What is needed is the run of lines from the one containing "bottom = part_box('threshold')[1].z" through the one containing "rim=0.0005, lidTop=0.0014, lidShare=0.985)", echoed exactly, with both ends kept and nothing added.

Raw data:

------------------------------------------------------------------------

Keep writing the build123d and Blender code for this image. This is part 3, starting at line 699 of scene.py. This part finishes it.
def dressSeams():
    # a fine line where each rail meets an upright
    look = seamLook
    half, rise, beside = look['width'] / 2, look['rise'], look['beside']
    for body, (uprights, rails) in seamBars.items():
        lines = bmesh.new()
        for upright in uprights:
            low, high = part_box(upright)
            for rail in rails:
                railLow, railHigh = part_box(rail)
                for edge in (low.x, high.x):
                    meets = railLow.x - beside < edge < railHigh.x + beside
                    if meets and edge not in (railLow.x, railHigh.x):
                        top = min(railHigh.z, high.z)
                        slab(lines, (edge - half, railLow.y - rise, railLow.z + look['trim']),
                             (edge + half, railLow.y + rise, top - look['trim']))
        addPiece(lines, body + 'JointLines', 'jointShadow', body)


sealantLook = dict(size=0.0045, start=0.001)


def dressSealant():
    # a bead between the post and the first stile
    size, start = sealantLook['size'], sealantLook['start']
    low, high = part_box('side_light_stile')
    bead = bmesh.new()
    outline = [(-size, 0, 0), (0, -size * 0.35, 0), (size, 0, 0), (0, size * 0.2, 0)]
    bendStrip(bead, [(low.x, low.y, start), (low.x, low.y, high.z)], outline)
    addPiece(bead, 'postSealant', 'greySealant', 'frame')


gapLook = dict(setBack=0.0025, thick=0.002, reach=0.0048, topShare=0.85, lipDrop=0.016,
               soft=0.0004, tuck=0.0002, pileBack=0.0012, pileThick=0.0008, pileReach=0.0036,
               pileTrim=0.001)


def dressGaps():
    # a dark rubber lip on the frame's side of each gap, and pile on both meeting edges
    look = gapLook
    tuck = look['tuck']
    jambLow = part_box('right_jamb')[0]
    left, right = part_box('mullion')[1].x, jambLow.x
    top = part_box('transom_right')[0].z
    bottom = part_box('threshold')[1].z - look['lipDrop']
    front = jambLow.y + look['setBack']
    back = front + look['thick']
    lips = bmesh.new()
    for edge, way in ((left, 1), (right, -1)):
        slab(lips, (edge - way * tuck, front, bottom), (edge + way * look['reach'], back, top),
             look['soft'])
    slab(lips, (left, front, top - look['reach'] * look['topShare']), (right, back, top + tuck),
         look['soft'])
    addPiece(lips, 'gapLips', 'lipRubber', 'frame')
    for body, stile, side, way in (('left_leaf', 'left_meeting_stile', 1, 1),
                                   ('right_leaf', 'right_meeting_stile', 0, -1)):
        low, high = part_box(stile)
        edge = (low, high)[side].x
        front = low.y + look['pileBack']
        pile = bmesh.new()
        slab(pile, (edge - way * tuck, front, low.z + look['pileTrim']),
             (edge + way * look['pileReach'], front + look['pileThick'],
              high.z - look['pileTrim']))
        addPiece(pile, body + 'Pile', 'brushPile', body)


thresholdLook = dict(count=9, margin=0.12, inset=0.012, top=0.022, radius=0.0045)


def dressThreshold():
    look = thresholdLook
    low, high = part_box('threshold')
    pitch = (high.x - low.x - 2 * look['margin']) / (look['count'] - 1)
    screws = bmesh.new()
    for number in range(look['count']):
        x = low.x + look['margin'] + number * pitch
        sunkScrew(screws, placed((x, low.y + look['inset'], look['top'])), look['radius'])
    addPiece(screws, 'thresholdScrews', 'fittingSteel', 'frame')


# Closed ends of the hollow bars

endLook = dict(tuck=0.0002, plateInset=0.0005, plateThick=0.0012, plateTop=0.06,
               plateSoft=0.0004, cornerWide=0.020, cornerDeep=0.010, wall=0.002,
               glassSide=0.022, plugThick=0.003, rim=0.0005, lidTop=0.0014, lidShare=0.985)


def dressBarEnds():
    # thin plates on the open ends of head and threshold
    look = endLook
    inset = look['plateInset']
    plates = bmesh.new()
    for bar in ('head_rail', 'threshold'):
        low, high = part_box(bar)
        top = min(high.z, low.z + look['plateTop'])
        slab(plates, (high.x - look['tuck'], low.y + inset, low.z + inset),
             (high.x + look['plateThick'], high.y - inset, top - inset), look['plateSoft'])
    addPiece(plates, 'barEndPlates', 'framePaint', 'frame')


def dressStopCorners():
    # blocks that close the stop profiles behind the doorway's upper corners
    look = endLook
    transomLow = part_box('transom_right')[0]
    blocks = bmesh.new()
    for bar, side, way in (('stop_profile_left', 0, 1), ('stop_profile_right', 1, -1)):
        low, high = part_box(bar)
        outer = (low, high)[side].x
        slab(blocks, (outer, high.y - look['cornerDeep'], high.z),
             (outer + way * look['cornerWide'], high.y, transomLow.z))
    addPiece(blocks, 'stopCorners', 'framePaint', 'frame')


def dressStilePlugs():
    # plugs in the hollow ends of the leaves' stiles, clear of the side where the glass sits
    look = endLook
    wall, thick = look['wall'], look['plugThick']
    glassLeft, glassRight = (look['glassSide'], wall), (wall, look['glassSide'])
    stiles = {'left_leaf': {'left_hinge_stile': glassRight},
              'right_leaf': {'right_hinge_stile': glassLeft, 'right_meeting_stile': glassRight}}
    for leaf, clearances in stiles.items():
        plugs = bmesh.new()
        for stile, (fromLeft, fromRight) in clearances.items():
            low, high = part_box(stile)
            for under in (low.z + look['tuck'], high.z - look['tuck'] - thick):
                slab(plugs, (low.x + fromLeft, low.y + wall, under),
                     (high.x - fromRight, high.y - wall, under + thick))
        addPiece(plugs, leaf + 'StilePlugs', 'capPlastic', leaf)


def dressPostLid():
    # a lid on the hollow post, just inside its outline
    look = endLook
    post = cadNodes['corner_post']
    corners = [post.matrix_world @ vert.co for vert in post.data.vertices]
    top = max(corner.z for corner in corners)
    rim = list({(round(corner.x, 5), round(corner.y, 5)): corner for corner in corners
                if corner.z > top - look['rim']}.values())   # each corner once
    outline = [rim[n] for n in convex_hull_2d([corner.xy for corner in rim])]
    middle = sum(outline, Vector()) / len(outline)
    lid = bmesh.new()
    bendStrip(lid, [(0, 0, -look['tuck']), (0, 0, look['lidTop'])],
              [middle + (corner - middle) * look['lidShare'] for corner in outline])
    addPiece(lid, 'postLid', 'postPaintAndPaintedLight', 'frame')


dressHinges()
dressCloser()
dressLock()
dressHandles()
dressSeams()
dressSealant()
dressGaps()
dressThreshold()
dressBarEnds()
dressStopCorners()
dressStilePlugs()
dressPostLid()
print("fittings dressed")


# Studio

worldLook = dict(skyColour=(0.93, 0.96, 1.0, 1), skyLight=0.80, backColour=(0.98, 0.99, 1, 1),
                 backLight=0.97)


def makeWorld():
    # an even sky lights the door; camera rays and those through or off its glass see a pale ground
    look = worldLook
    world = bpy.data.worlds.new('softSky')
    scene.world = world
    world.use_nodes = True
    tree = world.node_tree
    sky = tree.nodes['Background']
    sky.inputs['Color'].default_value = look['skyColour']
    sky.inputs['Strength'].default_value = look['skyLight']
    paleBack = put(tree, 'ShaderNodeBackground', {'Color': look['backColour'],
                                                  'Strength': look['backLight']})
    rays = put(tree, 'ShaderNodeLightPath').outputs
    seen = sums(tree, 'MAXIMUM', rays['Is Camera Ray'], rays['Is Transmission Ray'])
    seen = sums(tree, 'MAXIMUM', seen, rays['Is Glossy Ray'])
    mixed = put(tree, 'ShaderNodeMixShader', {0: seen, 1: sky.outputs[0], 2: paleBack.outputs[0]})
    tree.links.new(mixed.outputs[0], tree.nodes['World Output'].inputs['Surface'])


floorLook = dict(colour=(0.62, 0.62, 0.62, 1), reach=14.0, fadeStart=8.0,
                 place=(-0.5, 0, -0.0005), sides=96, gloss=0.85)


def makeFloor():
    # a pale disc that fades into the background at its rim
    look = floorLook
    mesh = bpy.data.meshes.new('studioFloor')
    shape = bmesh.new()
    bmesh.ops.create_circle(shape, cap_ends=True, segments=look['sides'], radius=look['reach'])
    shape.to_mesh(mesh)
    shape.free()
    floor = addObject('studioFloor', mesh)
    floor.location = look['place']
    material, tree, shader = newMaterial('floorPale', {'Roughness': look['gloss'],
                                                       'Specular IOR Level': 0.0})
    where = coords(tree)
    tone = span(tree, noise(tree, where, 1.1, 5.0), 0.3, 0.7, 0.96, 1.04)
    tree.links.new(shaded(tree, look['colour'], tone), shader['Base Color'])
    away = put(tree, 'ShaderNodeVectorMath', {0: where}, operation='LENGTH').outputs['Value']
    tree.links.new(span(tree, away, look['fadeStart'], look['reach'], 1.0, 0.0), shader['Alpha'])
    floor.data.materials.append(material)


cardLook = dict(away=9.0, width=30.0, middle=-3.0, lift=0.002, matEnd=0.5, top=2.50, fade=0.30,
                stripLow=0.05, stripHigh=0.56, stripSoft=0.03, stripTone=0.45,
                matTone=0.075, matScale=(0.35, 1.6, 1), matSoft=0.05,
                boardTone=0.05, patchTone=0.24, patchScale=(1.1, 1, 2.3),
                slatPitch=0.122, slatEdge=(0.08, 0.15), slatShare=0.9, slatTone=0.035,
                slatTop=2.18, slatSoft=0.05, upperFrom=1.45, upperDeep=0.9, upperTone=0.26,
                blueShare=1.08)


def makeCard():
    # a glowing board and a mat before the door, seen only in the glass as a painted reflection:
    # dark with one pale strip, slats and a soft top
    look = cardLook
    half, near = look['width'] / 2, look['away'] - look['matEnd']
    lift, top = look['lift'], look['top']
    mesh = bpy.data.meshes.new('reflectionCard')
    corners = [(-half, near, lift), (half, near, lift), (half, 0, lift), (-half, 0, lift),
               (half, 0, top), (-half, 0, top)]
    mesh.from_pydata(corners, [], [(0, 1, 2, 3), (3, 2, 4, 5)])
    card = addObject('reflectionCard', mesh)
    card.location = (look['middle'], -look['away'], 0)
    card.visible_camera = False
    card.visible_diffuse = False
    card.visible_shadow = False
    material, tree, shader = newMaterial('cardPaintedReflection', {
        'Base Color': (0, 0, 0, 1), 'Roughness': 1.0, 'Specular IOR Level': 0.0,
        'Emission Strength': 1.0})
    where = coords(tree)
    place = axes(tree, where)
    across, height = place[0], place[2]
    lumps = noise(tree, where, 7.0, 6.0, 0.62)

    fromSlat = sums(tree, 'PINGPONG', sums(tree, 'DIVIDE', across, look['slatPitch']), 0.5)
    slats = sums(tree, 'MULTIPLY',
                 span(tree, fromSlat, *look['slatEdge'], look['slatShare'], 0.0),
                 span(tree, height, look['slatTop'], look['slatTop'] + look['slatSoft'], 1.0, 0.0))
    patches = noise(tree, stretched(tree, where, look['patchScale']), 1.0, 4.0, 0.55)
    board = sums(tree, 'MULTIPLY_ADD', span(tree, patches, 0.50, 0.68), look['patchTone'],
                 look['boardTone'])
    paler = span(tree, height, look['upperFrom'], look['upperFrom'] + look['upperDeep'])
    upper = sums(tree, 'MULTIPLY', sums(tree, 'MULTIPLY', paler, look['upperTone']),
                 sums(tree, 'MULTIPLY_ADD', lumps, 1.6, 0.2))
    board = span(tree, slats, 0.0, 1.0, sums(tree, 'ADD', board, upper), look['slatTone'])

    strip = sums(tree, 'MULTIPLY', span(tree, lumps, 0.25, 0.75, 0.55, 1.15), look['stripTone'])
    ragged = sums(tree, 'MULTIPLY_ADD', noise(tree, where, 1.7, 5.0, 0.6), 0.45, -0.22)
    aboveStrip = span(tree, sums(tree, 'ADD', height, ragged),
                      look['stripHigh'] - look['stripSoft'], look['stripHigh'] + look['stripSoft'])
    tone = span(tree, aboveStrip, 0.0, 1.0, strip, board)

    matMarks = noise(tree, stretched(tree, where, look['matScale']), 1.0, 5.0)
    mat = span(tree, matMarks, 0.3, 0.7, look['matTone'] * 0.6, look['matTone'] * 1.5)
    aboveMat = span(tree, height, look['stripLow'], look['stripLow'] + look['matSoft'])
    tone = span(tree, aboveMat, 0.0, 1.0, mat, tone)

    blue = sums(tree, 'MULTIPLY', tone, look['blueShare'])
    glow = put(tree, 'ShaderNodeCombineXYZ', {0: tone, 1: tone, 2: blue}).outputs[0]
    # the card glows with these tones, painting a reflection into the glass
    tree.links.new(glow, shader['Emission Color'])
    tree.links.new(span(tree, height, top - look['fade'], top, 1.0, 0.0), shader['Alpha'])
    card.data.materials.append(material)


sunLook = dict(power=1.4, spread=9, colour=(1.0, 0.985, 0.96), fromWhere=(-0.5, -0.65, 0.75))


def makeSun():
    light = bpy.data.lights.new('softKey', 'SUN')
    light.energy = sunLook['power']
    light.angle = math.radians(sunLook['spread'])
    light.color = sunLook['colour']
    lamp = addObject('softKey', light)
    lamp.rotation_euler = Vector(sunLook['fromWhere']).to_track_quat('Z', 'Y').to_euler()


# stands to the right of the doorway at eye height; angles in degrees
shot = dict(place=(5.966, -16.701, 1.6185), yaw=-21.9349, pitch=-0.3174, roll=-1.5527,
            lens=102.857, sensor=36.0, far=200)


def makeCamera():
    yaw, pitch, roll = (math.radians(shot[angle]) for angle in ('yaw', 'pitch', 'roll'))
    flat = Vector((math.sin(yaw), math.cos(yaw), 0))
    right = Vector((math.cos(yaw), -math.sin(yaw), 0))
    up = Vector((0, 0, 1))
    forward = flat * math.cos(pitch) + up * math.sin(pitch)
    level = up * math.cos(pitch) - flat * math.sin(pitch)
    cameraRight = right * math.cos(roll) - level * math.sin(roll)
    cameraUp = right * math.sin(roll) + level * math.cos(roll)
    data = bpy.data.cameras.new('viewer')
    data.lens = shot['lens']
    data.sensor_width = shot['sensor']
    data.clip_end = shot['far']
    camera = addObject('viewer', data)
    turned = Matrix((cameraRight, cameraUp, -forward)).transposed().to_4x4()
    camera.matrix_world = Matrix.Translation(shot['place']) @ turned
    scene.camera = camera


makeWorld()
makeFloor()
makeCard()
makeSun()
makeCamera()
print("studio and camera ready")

------------------------------------------------------------------------

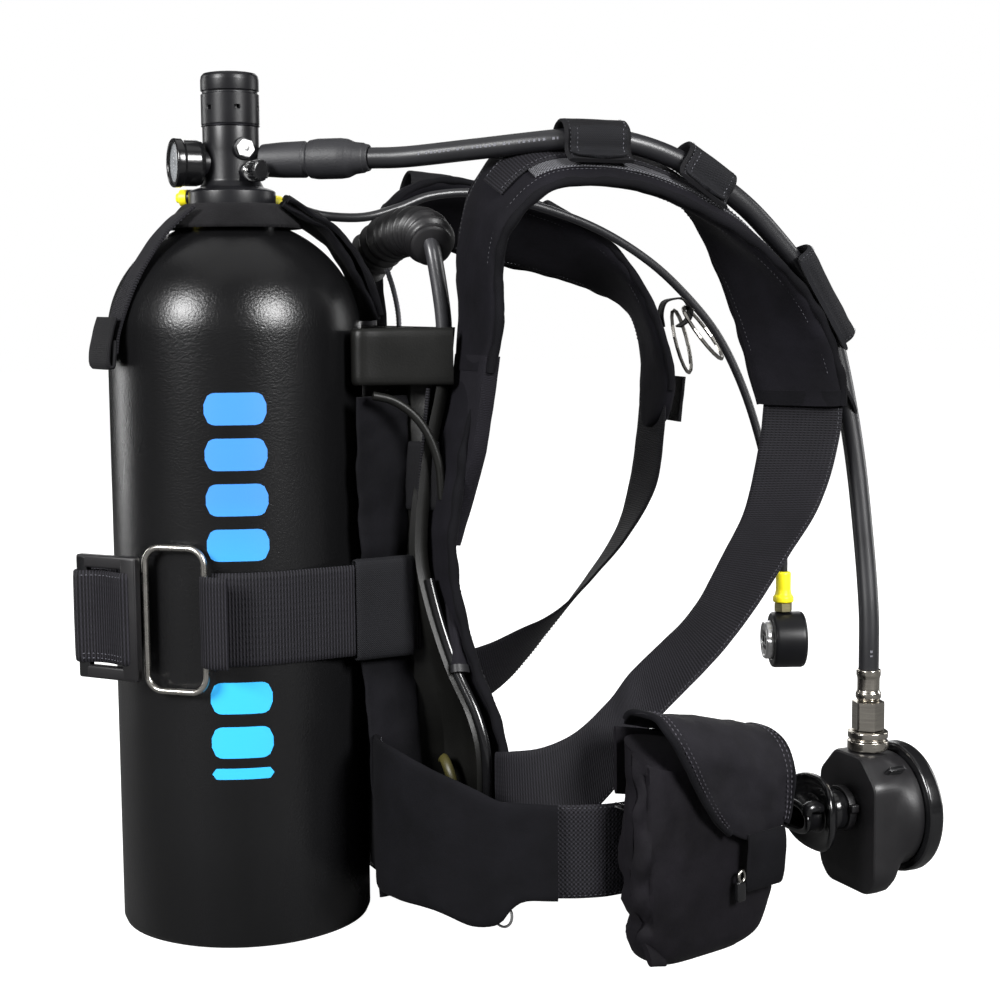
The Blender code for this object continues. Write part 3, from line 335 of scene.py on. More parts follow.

------------------------------------------------------------------------

Response:
    bottom = part_box('threshold')[1].z - look['lipDrop']
    front = jambLow.y + look['setBack']
    back = front + look['thick']
    lips = bmesh.new()
    for edge, way in ((left, 1), (right, -1)):
        slab(lips, (edge - way * tuck, front, bottom), (edge + way * look['reach'], back, top),
             look['soft'])
    slab(lips, (left, front, top - look['reach'] * look['topShare']), (right, back, top + tuck),
         look['soft'])
    addPiece(lips, 'gapLips', 'lipRubber', 'frame')
    for body, stile, side, way in (('left_leaf', 'left_meeting_stile', 1, 1),
                                   ('right_leaf', 'right_meeting_stile', 0, -1)):
        low, high = part_box(stile)
        edge = (low, high)[side].x
        front = low.y + look['pileBack']
        pile = bmesh.new()
        slab(pile, (edge - way * tuck, front, low.z + look['pileTrim']),
             (edge + way * look['pileReach'], front + look['pileThick'],
              high.z - look['pileTrim']))
        addPiece(pile, body + 'Pile', 'brushPile', body)


thresholdLook = dict(count=9, margin=0.12, inset=0.012, top=0.022, radius=0.0045)


def dressThreshold():
    look = thresholdLook
    low, high = part_box('threshold')
    pitch = (high.x - low.x - 2 * look['margin']) / (look['count'] - 1)
    screws = bmesh.new()
    for number in range(look['count']):
        x = low.x + look['margin'] + number * pitch
        sunkScrew(screws, placed((x, low.y + look['inset'], look['top'])), look['radius'])
    addPiece(screws, 'thresholdScrews', 'fittingSteel', 'frame')


# Closed ends of the hollow bars

endLook = dict(tuck=0.0002, plateInset=0.0005, plateThick=0.0012, plateTop=0.06,
               plateSoft=0.0004, cornerWide=0.020, cornerDeep=0.010, wall=0.002,
               glassSide=0.022, plugThick=0.003, rim=0.0005, lidTop=0.0014, lidShare=0.985)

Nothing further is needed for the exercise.